I'm looking for a zero toe in rear pivot block for 1/18 losi late model.Anyone have the info for the company make this? I'm don't sure if this part exist but its a good idea parts for carpet racing:thumbsup:

Frank D:wave:


----------



## mannnn (Nov 8, 2006)

i would sure like to have one to :thumbsup:


----------



## StanTheMan (Sep 25, 2001)

*good idea*

I am in too . i would love to have one. dynotech? wonder how many we would have to order?


----------



## oval racer 53 (Aug 9, 2007)

Good news for this part:woohoo:
A guy on the other forum give me info about golden horizons part number #02919 with zero toe in.
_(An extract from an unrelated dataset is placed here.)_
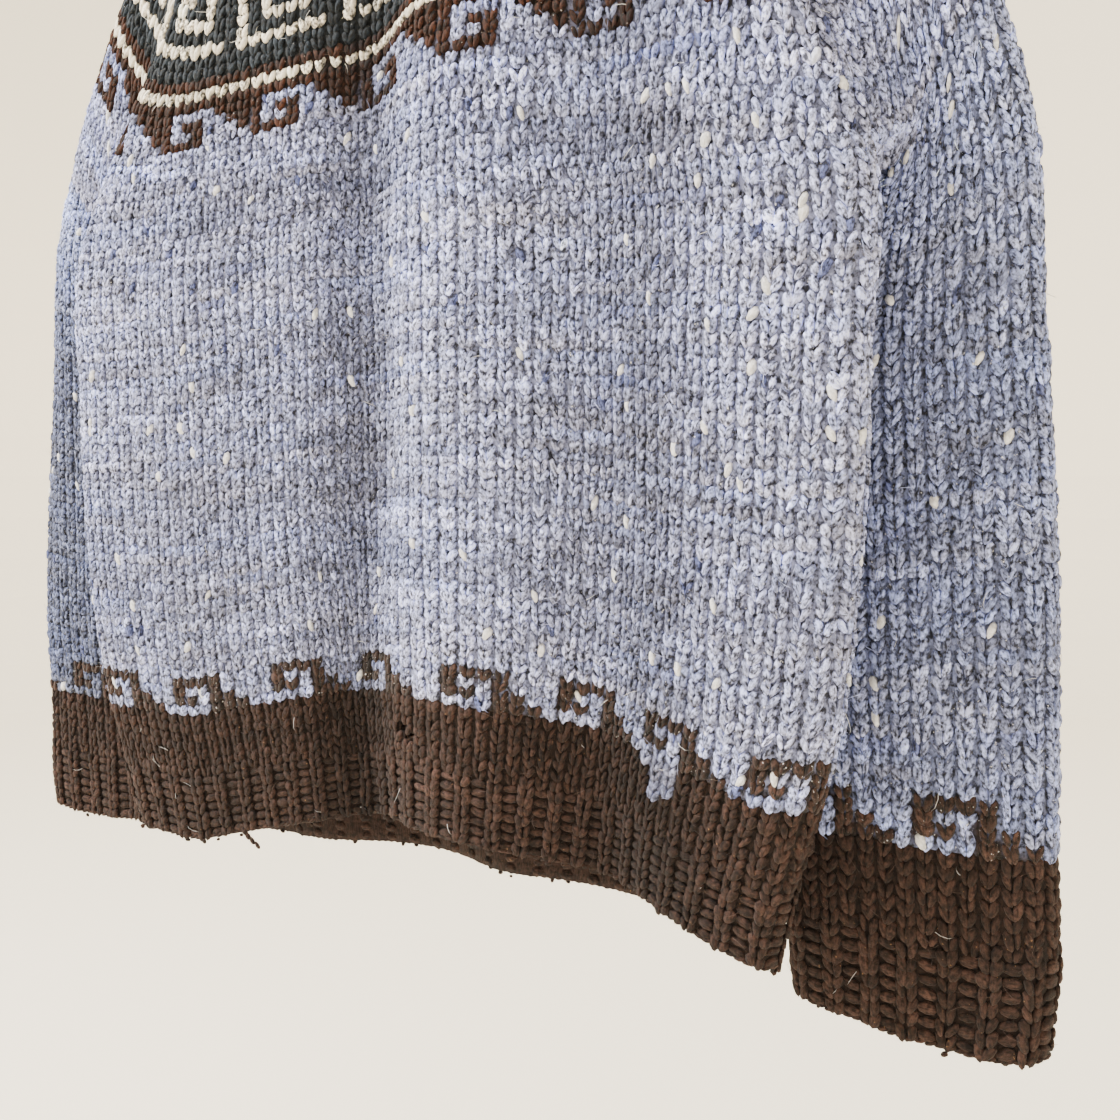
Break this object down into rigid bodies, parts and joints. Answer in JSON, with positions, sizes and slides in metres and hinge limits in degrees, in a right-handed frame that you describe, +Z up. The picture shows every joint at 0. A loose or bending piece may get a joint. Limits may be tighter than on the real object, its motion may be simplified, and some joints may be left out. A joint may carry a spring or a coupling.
{
  "type": "knit sweater on a hanger",
  "caption": "Bulky hand-knitted pullover with a patterned round yoke, ribbed hem and cuffs, hanging in soft folds from a plain one-piece hanger.",
  "frame": {"origin": "inside top of the hanger hook's bend, where a rail carries it", "axes": "+Z up, the front faces -Y, +X to the right seen from the front"},
  "size_m": [0.7677, 0.1009, 0.8149],
  "materials": {
    "tweed_knit": "thick stocking stitch in blue-grey tweed wool, matt and fuzzy",
    "brown_rib": "one by one rib in dark brown flecked wool",
    "yoke_knit": "stranded colourwork in brown, navy, cream and blue-grey wool",
    "hanger_wood": "plain varnished beech",
    "hanger_wire": "round steel wire"
  },
  "bodies": {
    "root": {"body_front": "tweed_knit", "body_back": "tweed_knit", "sleeve_left": "tweed_knit", "sleeve_right": "tweed_knit", "hem_band_front": "brown_rib", "hem_band_back": "brown_rib", "cuff_left": "brown_rib", "cuff_right": "brown_rib", "neckband": "brown_rib", "yoke_front": "yoke_knit", "yoke_back": "yoke_knit", "hanger_bar": "hanger_wood", "hanger_hook": "hanger_wire"}
  },
  "joints": []
}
I order and receive this part from my LHS and I confirm that the mesure is completely parallel between hinge pin
(0 degree toe in). It's a blue aluminium part.

Frank D :wave:


----------



## Outlaw 44 (May 27, 2003)

Cool! 

...Link?


----------



## Outlaw 44 (May 27, 2003)

...now if we can find a front clip with about 3 degrees of camber instead of like 15 like we have now. I have to lean the top of the tires towards the right so I don't have so much caster when I have the wheels turned to the left.


----------



## oval racer 53 (Aug 9, 2007)

Outlaw 44 said:


> Cool!
> 
> ...Link?


http://www.horizonhobby.com/

http://www.ghhobby.com

All golden horizon's or (GH RACING) hop-ups aluminium parts are available on horizon hobby distributor.

See ya:wave:


----------



## yuk17bandit (Nov 23, 2005)

oval racer 53 said:


> Good news for this part:woohoo:
> A guy on the other forum give me info about golden horizons part number #02919 with zero toe in. I order and receive this part from my LHS and I confirm that the mesure is completely parallel between hinge pin
> (0 degree toe in). It's a blue aluminium part.
> 
> Frank D :wave:


just doing my part :thumbsup:


----------